If you're intending to have the sort of retirement lifestyle that you can't enjoy on government benefits alone, one smart strategy is to identify and hold investments that will deliver a combination of income, growth, and stability. These three stocks tick all of those boxes.
MPLX keeps the oil and dividends flowing
MPLX (MPLX 0.99%) is a master limited partnership (MLP) with energy infrastructure, logistics, and distribution operations. This puts it in the midstream category of the energy sector, meaning that it's primarily involved with the transportation and storage of crude oil, natural gas, and refined products.
Midstream companies typically have the most predictable cash flows in the energy sector because their revenue is not dependent on crude oil prices nor on spreads on refined products. Instead, their performance is primarily based on the volume of material transported.
Low energy prices and the pandemic wrought havoc on the energy sector last year, and MLPX wasn't immune to the chaos. After prices tanked, many energy extraction companies took production facilities offline because it was no longer profitable to keep them operational. As a result, the midstream transported lower volumes of hydrocarbons. However, energy prices have slowly crept back up, and the unfolding economic recovery should create more demand for fuel and refined products.
In the fourth quarter, MPLX reported an 8% year-over-year decline in pipeline throughput volume and 3% lower revenue. For a distressed industry, those aren't particularly troubling results. The company even delivered improved adjusted EBITDA and distributable cash flow, which are important profit measurements for MLPs.

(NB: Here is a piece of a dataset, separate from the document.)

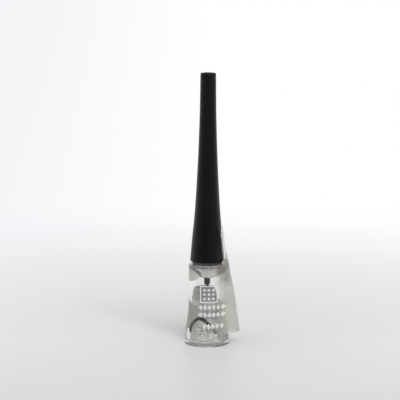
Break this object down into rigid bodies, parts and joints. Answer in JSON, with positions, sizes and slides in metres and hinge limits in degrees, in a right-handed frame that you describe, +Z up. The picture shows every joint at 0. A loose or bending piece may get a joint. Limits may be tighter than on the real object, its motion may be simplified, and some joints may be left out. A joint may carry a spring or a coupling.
{
  "type": "dip eyeliner bottle",
  "caption": "Dip eyeliner: small clear flared bottle of glitter gel with a tall flared screw cap that carries a fine brush, in a torn clear sleeve.",
  "frame": {"origin": "centre of the bottle's foot, in the plane it stands on", "axes": "+Z up along the axis of the bottle and cap, +X towards the ear of the torn sleeve, -Y towards the front of the picture"},
  "size_m": [0.0214, 0.0172, 0.1053],
  "materials": {
    "clear_plastic": "clear, polished, thick walled",
    "natural_plastic": "soft natural polyethylene, slightly milky",
    "glitter_gel": "silver grey gel full of fine glitter",
    "clear_film": "thin clear film, slightly milky, creased and torn",
    "seal_foam": "soft foam liner",
    "dark_plastic": "dark grey moulded plastic, satin",
    "black_plastic": "black, satin gloss, fine moulded surface",
    "stem_plastic": "black, smooth",
    "bristle": "fine black nylon filaments"
  },
  "bodies": {
    "bottle_body": {"bottle": "clear_plastic", "wiper": "natural_plastic", "liner_gel": "glitter_gel", "label_film": "clear_film"},
    "seal": {"seal_ring": "seal_foam"},
    "applicator": {"cap_shell": "black_plastic", "inner_cap": "dark_plastic", "stem": "stem_plastic", "brush": "bristle"}
  },
  "joints": [
    {"name": "applicator_lift", "type": "slide", "parent": "bottle_body", "child": "seal", "axis": [0, 0, 1], "range_m": [0, 0.034]},
    {"name": "cap_twist", "type": "hinge", "parent": "seal", "child": "applicator", "pos_m": [0, 0, 0.0364], "axis": [0, 0, 1], "continuous": true}
  ],
  "couplings": [
    {"joint": "cap_twist", "follows": "applicator_lift", "rad_per_m": 2618}
  ]
}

At current share prices, MPLX's dividend yields an eye-popping 10.9%, as stock prices across the energy sector remain depressed. The most recent quarterly distribution coverage ratio was 1.58; that indicates that the company is producing more than enough cash to sustain its dividend. The energy sector isn't out of the woods yet, but if MPLX can maintain its current performance, this stock should be a fantastic income source with the potential to appreciate significantly.

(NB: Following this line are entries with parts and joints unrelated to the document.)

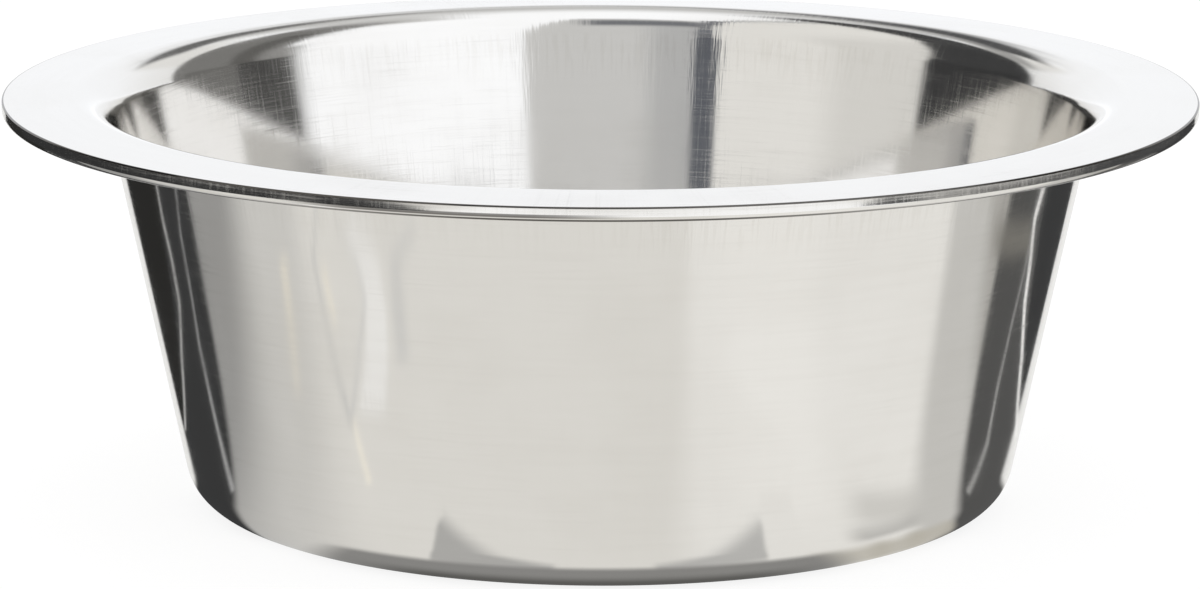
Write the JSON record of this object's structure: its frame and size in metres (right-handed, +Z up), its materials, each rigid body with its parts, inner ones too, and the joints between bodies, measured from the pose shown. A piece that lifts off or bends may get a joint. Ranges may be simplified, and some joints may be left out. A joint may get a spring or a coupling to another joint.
{
  "type": "pet feeding bowl",
  "caption": "Round stainless steel feeding bowl with a leaning wall, a broad flat rim and an edge folded down and rolled under, pressed from one sheet.",
  "frame": {"origin": "middle of the floor that the bowl stands on, on its axis", "axes": "+Z up along the bowl's axis, from the base to the open mouth; X and Y lie in the floor and are alike"},
  "size_m": [0.2028, 0.2028, 0.0704],
  "materials": {
    "polished_steel": "polished with fine circumferential lines"
  },
  "bodies": {
    "root": {"base_panel": "polished_steel", "standing_ring": "polished_steel", "base_corner": "polished_steel", "side_wall": "polished_steel", "neck_bend": "polished_steel", "flat_rim": "polished_steel", "rolled_edge": "polished_steel"}
  },
  "joints": []
}
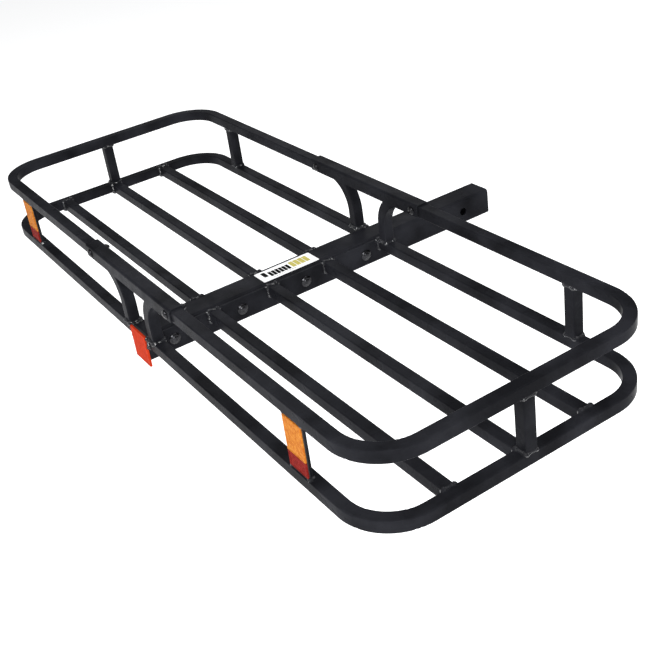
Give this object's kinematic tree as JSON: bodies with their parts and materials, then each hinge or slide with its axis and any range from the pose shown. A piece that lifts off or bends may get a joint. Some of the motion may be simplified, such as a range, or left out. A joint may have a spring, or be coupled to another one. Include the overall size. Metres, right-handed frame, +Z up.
{
  "type": "hitch cargo carrier",
  "caption": "Low tubular steel cargo basket on a square hitch tube, bolted together from two halves, with rails, slats and rear reflectors.",
  "frame": {"origin": "centre of the hitch pin hole, on the hitch tube's axis", "axes": "+X right along the basket, +Y forward along the hitch tube to the vehicle, +Z up"},
  "size_m": [1.346, 0.7547, 0.1664],
  "materials": {
    "frame_coat": "semi-gloss black powder coat",
    "bolt_steel": "black-plated steel",
    "cap_plastic": "matt black plastic",
    "amber_lens": "glossy amber reflex plastic",
    "red_lens": "glossy red reflex plastic",
    "label_film": "satin white adhesive film"
  },
  "bodies": {
    "root": {"hitch_tube": "frame_coat", "hitch_end_cap": "cap_plastic", "centre_reflector": "red_lens", "left_side_plate": "frame_coat", "left_base_frame": "frame_coat", "left_slat_near": "frame_coat", "left_slat_middle": "frame_coat", "left_slat_far": "frame_coat", "left_upper_rail": "frame_coat", "left_end_post": "frame_coat", "left_reflector_plate": "frame_coat", "left_far_post": "frame_coat", "left_reflector_backing": "cap_plastic", "left_reflector_red": "red_lens", "left_reflector_amber": "amber_lens", "right_side_plate": "frame_coat", "right_base_frame": "frame_coat", "right_slat_near": "frame_coat", "right_slat_middle": "frame_coat", "right_slat_far": "frame_coat", "right_upper_rail": "frame_coat", "right_end_post": "frame_coat", "right_reflector_plate": "frame_coat", "right_far_post": "frame_coat", "right_reflector_backing": "cap_plastic", "right_reflector_red": "red_lens", "right_reflector_amber": "amber_lens", "near_rail_bridge": "frame_coat", "far_rail_bridge": "frame_coat", "beam_bolts": "bolt_steel", "near_bridge_bolts": "bolt_steel", "far_bridge_bolts": "bolt_steel", "beam_washers": "bolt_steel", "near_bridge_washers": "bolt_steel", "far_bridge_washers": "bolt_steel", "beam_nuts": "bolt_steel", "near_bridge_nuts": "bolt_steel", "far_bridge_nuts": "bolt_steel", "label": "label_film"}
  },
  "joints": []
}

DTE Energy delivers stability
Utility companies are popular holdings in retirees' income-focused investment portfolios. They are recession-resistant, because people generally do their best to keep the lights and water on even when times are tough. Utility companies also distribute a lot of earnings to shareholders, because their cash flows are relatively predictable.

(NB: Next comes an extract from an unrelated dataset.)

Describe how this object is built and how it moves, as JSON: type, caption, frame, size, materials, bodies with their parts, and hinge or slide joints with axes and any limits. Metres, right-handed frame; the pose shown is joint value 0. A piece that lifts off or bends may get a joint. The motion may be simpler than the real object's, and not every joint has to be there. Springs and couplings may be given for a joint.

DTE Energy (DTE -0.54%) serves 2.2 million electric utility customers and 1.3 million natural gas utility customers, all of whom are in Michigan. The company had flat revenues over the past three years, and its management team is forecasting earnings in 2021 that are roughly equal to last year's. There's basically no opportunity for growth here, but stability is the real draw.
The stock is less volatile than the broader market, helping it endure bear markets, and at current share prices offers a healthy 3.2% forward dividend yield. With a dividend payout ratio of only 58% and a 3.14 interest coverage ratio, investors can feel confident that the quarterly payouts are secure.
3M has stuck to its dividend-raising habit
3M (MMM -3.15%) is a $100 billion company that produces more than 60,000 products across a range of industries, including household goods, healthcare, industrial production, personal safety, and transportation. It uses its scale and a large R&D budget to maintain its leadership position within much of that portfolio.
Like DTE, 3M is not a candidate for growth. However, it produces reliable cash flows, and it's highly unlikely that its massive and diversified business could be disrupted quickly. It's a steady enterprise that's also a Dividend Aristocrat. In fact, it has one of the longest streaks of annual dividend hikes on that list, at 57 straight years.
At current share prices, the stock pays a 3% yield, and it has a manageable 64% payout ratio. There's nothing spectacular about 3M, but there's every reason to expect it to march slowly forward. That's a highly sought-after quality for a stock in an income-focused portfolio.